China’s governing Communist Party will hold its 20th congress on October 16, with President Xi Jinping expected to secure a third term and cement his place as the country’s most powerful leader since Mao Zedong.
The Politburo on Tuesday announced the start date for the meeting held every five years, which typically lasts about a week and takes place mostly behind closed doors at the Great Hall of the People on the western side of Tiananmen Square in central Beijing.
President Xi is expected to exert largely unchallenged control over key appointments and policy directives.
Despite a moribund economy, the COVID-19 pandemic and rare public protests to rising frictions with the West and tensions over Taiwan, Xi is positioned to secure a third term in power to pursue his grand vision for the “rejuvenation of the Chinese nation” for years to come.
Xi, 69, has steadily consolidated power and eliminated space for dissent and opposition since becoming party general secretary a decade ago.
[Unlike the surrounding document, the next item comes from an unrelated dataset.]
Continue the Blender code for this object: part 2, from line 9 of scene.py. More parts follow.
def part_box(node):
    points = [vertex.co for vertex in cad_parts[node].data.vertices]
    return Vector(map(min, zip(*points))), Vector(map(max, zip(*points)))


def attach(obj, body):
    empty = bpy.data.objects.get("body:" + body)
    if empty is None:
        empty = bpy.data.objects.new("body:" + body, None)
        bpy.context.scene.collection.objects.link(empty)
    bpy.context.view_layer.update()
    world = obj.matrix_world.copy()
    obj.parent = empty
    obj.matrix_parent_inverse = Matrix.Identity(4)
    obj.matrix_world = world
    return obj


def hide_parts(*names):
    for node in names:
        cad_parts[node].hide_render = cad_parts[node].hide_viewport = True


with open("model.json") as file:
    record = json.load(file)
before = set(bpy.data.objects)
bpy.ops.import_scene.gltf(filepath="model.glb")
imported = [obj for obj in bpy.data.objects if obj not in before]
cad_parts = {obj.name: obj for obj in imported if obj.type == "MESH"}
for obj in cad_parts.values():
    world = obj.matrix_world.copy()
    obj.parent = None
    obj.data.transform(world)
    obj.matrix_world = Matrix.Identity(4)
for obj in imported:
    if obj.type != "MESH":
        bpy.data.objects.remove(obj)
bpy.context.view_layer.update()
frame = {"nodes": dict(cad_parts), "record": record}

China has also become far more assertive on the global stage as an alternative leader to the US-led, post-World War II order.
“He will take China to an even more Sino-centric approach to policy, particularly foreign policy,” Steve Tsang, director of the University of London’s SOAS China Institute, told the Reuters news agency. “He will also reinforce the importance of the party leading everything in China, and the party following its leader fully,” Tsang said.
Xi’s likely ascendancy to a third five-year term, and possibly more, was set in 2018 when he eliminated the limit of two terms for the presidency.
What is the Communist Party congress?
The event will see about 2,300 Communist Party delegates from across the country descend on Beijing in a highly choreographed exercise to pick members of the party’s Central Committee of approximately 200 members.
The new Central Committee’s first plenum, held the day after the Congress ends, will select from its ranks 25 members for the Politburo and its all-powerful Standing Committee – China’s highest leadership body and apex of power, currently comprised of seven people.
Xi is expected again to be conferred the roles of General Secretary of the Communist Party and Chairman of the Central Military Commission.
With little change expected in broad policy direction, key outcomes from the Congress will revolve around personnel: who will join Xi on the Politburo Standing Committee (PSC) and who will replace Premier Li Keqiang, who is set to retire in March.
Contenders to be premier, a role charged with management of the economy, include Wang Yang, 67, who heads a key a political advisory body, and Hu Chunhua, 59, a vice premier. Both were previously the Communist Party boss of the powerhouse southern province of Guangdong.
Another possibility for the premiership is Chen Min’er, 61, a Xi protege who is party chief of the vast municipality of Chongqing but has never held nationwide office.
“Most people will not be surprised to see that Xi Jinping will have a third term. I think this has been lined up for a while,” Alfred Wu Muluan, a Chinese politics expert and associate professor at the National University of Singapore, told the AFP news agency.
Crackdowns on opposition
During Xi’s decade-long rule in power, there have been crackdowns on corruption within the party, but analysts have said they served to take down political rivals, as well as crushing a pro-democracy movement in Hong Kong and strict COVID lockdowns on cities to curb the spread.
He has faced harsh human rights criticism from the international community for repressive policies in the northwestern Xinjiang region, which have seen an estimated one million Uighurs and other Muslim minorities detained in a sweeping crackdown ostensibly targeting “terrorism”.
He ushered in an assertive “Wolf Warrior” foreign policy that has alienated Western democracies and some of China’s regional neighbours, and has also pushed for closer ties with Russia while cultivating domestic nationalism.